** Start Given data **
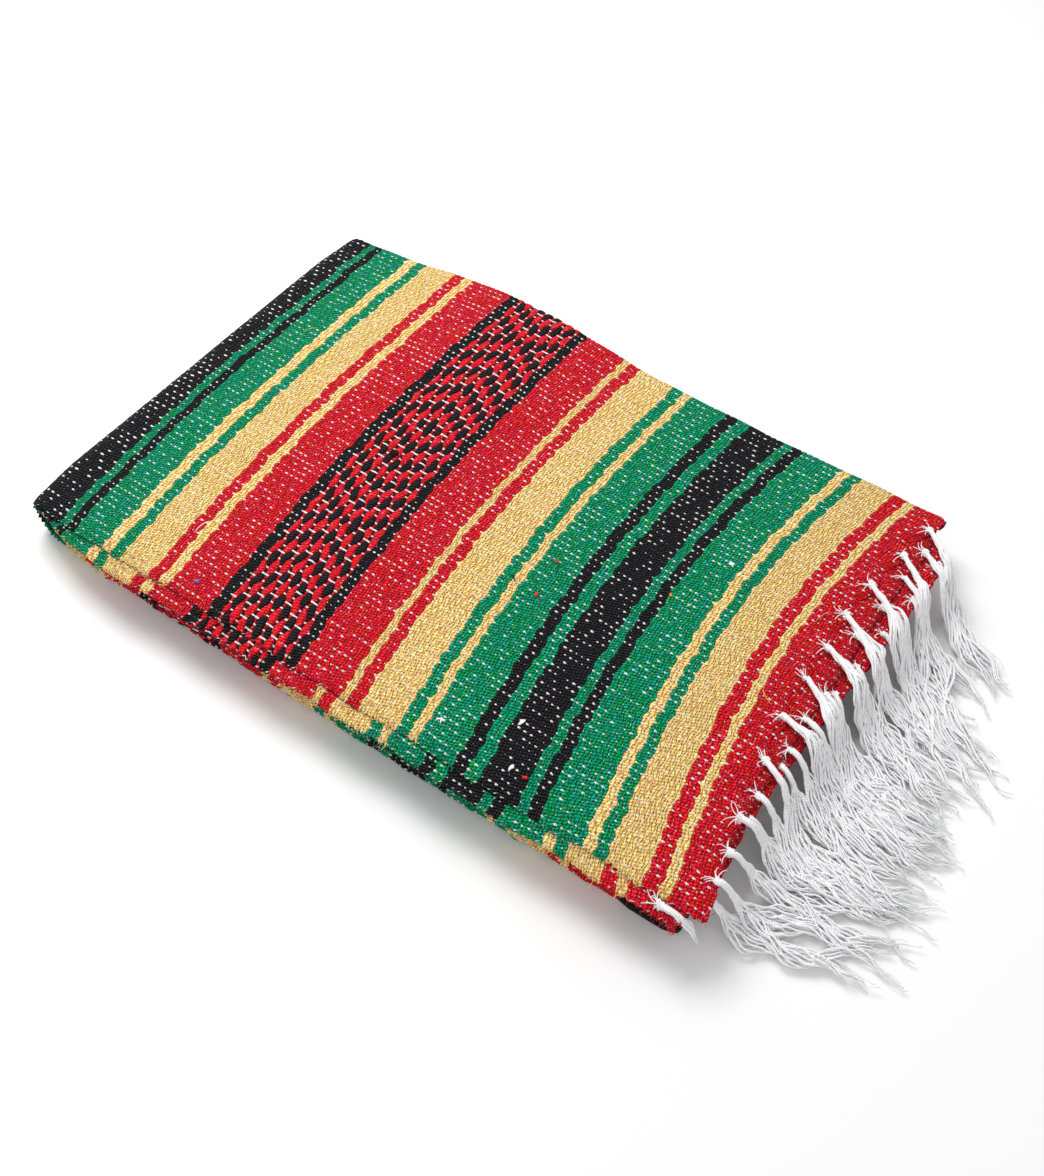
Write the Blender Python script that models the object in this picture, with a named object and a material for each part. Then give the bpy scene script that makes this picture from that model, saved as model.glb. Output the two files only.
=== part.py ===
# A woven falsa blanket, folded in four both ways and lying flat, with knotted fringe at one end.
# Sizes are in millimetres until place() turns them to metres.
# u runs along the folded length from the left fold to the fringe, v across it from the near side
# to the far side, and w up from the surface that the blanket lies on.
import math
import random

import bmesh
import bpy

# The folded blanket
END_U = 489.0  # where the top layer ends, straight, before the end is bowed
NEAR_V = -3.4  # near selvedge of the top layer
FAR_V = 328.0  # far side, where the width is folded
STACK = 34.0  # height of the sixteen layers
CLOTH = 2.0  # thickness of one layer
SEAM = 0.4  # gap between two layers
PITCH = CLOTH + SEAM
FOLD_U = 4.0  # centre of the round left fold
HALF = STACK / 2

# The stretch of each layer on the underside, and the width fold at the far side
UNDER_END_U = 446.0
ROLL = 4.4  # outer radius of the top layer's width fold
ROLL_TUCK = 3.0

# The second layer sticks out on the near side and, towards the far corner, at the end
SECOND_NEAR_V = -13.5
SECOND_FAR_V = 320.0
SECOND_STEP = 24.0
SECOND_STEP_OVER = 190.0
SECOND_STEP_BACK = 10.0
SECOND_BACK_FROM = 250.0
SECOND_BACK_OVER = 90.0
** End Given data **
=== Task directions ===
Every line above should be printed again exactly as it stands.

=== Answer to this problem ===
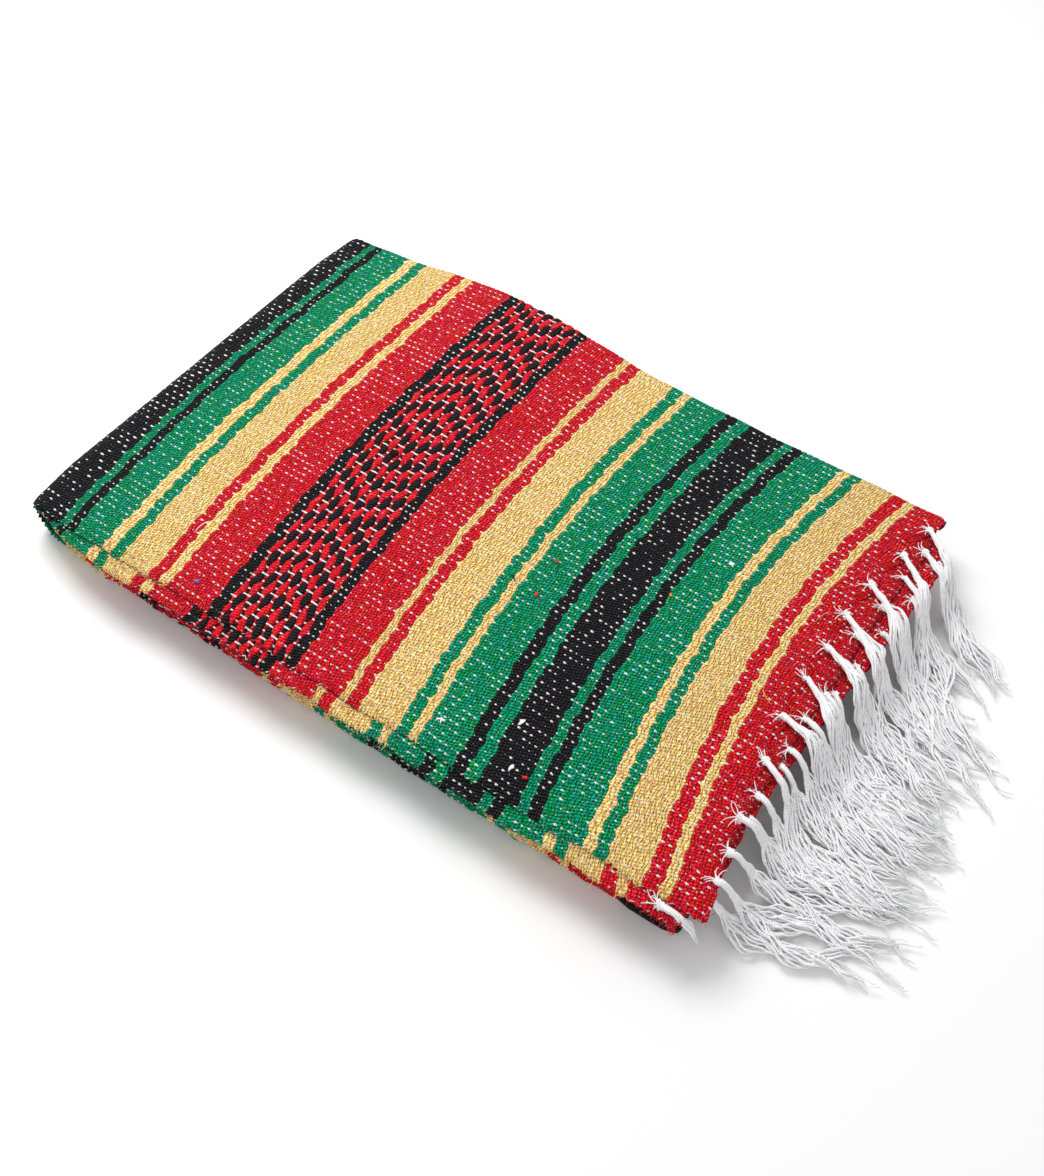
Write the Blender Python script that models the object in this picture, with a named object and a material for each part. Then give the bpy scene script that makes this picture from that model, saved as model.glb. Output the two files only.
=== part.py ===
# A woven falsa blanket, folded in four both ways and lying flat, with knotted fringe at one end.
# Sizes are in millimetres until place() turns them to metres.
# u runs along the folded length from the left fold to the fringe, v across it from the near side
# to the far side, and w up from the surface that the blanket lies on.
import math
import random

import bmesh
import bpy

# The folded blanket
END_U = 489.0  # where the top layer ends, straight, before the end is bowed
NEAR_V = -3.4  # near selvedge of the top layer
FAR_V = 328.0  # far side, where the width is folded
STACK = 34.0  # height of the sixteen layers
CLOTH = 2.0  # thickness of one layer
SEAM = 0.4  # gap between two layers
PITCH = CLOTH + SEAM
FOLD_U = 4.0  # centre of the round left fold
HALF = STACK / 2

# The stretch of each layer on the underside, and the width fold at the far side
UNDER_END_U = 446.0
ROLL = 4.4  # outer radius of the top layer's width fold
ROLL_TUCK = 3.0

# The second layer sticks out on the near side and, towards the far corner, at the end
SECOND_NEAR_V = -13.5
SECOND_FAR_V = 320.0
SECOND_STEP = 24.0
SECOND_STEP_OVER = 190.0
SECOND_STEP_BACK = 10.0
SECOND_BACK_FROM = 250.0
SECOND_BACK_OVER = 90.0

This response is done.